Rather than providing useful insights about Islamic politics itself, dominant Western representations of political Islam merely reflect the anxieties of the intellectual and ideological milieu producing them. Only in deconstructing these frames of analysis will Muslims be able to define an Islamic political ethic on their own terms.
Political Islam is the animation of public life with Islamic principles: to give Islam an authoritative status in political life. This definition rests on the proposition that from the personal to the political, the social to the spiritual – Muslims are participants in a religion, tradition, and philosophy that has authoritative declarations about how one ought to live.

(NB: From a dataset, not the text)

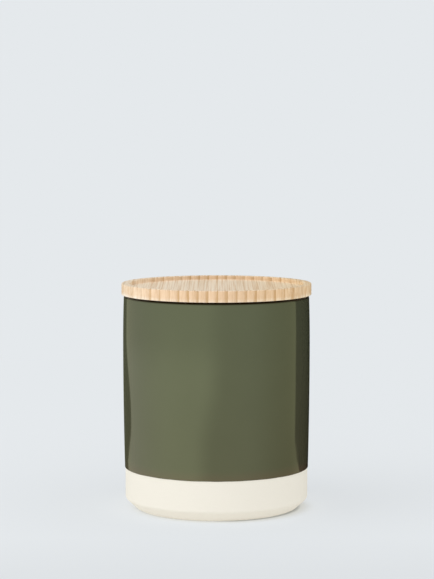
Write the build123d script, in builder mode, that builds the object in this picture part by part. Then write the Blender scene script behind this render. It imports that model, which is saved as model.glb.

The presence of political agency expressed with metaphysical reference is objectionable to Western observers, as a marked characteristic of the modern age is its desacralized nature. As such, it is almost a trope to see political Islamic agency associated with loaded and analytically unhelpful terms such as ‘radicalism’ and ‘fundamentalism’. At worst, dominant representations have long viewed political Islam as pathology. A paradigmatic example is Samuel Huntington’s infamous Clash of the Civilisations thesis, which posited the “inhospitable nature of Islamic culture and society to Western liberal concepts.” 1 In this view, Islam itself, and not just its political manifestations, has a violent and oppositional nature. Other views focus on the latter, denying the validity of a ‘political’ Islam. Fred Halliday declares, “to ask of Islam the answer to basic questions about politics and society is spurious,”2 while Bassam Tibi asserts that Islam is really about private worship and devotion, not politics; “Islamism is not Islam … [it is] an invention of tradition.” 3 But the most common and less combative view sees political Islam as a curiosity amenable to liberal mores. This swathe of literature is typically invested in analysing modern Islamist trends via taxonomies of ‘liberal, ‘conservative’ and ‘radical’, and focuses on the compatibility or non-compatibility of Islamic thought with notions like democracy and pluralism.4
On more subtle level, these representations of Islamic politics portray it as a side effect of modernisation processes gone awry. Manifestations of political Islam are at once expressive and obfuscatory – the real problem is a depressed, frustrated, and underemployed class whose identity is shaped in a situation of rapid urbanisation, scarce resources, and limited socioeconomic prospects.5 Thus, Islamism is viewed in relation to its effectiveness as conduit for material discontent. Phillip Khoury bluntly states, “Islam must be seen as the vehicle for political and social demands … [the] most convenient, readily available ideological instrument.” 6
Other explanations layer in the details of internal politics, portraying political Islam as the consequence of the failure of leftist, nationalist or ‘progressive’ regimes to cultivate prosperous nation-states.7 Couched in a more culturally authentic garb, Islamism is a ‘last-resort’ alternative, “an angry statement directed against the ruling authority … a sign of protest” effectively fulfilling “a de-alienating function … not matched by rival political movements”.8 All these representations tend to reify Islamic politics as either an implacable enemy or as impotent – but always as illegitimate.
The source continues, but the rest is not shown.